Journalists must defend the truth
In attendance at the Makerere Univeristy event was veteran broadcast journalist, Drake Sekeba, who has practiced journalism since 1965. He said journalists should defend the truth all the time in every situation in order to harness the country’s stability which allows citizens live in harmony with one another.
“How should we defend it? By jealously observing principles of meaningful democracy and the universal freedom of speech and association.” Sekeba advised journalists to always go by the Rotarian principles: “Is it the truth? Is it fair to all concerned? And will it be beneficial to all concerned?”
Going forward Karugaba urged the media to use all their platforms including; radio forums, and social media to bring polarised groups together.
“Tell Ugandans, let’s compete with passion, but love with unity. There’s always another election. Losing today isn’t the end of the story,” he said.
He added: “Media freedom supports the right to political participation by informing citizens, fostering debate, and scrutinizing elections. Without it, the right to vote or engage in governance is undermined by misinformation or censorship.”
Karugaba gave three recommendations ahead of the 2026 general election: accountability, empowerment and unity. Karugaba asked Ugandans to demand accountability for excesses in the Kawempe North by-election.
“The assault on journalists in Kawempe North cannot go unpunished. It cannot go forgotten. The authorities must investigate these attacks transparently and hold the perpetrators accountable.”
But he also urged journalists to take precaution ahead of the elections. “Taking precaution isn’t cowardice. Journalists must have safety training, risk assessment, avoidance, and evacuation skills. Let’s take precaution because if you’re out there as a journalist covering this election that turns violent, is your press jacket protection? Is it?”
“You must be able to assess, okay, and take precaution but we must build alliances with the Uganda Medical Association, the Uganda Law Society. These must be your partners. Journalists injured must receive medical attention and legal support should it come to that.”

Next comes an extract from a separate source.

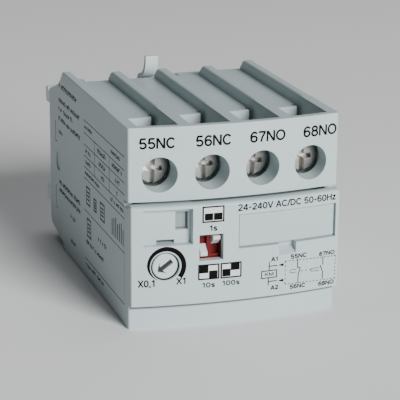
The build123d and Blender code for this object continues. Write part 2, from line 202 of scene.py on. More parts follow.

“We must also unite as citizens. Media freedom isn’t a journalist’s fight. It is all our fight. When you read a story, share it. When you see a reporter harassed, speak out and when we vote in 2026, we should ask ourselves, which leaders will protect the press? A free media serves us all and we must stand with it. Let’s reject self-censorship. Let’s embrace open debate.”
“For 2026, report fearlessly, verify relentlessly, and drag every Ugandan to vote to expose wrongs and choose good leaders. Demand a fair electoral process, independent courts, and freedom of expression. Let’s make Uganda a beacon of hope in East Africa where the story of 2026 will be told in bold and fearless headlines,” said Karugaba.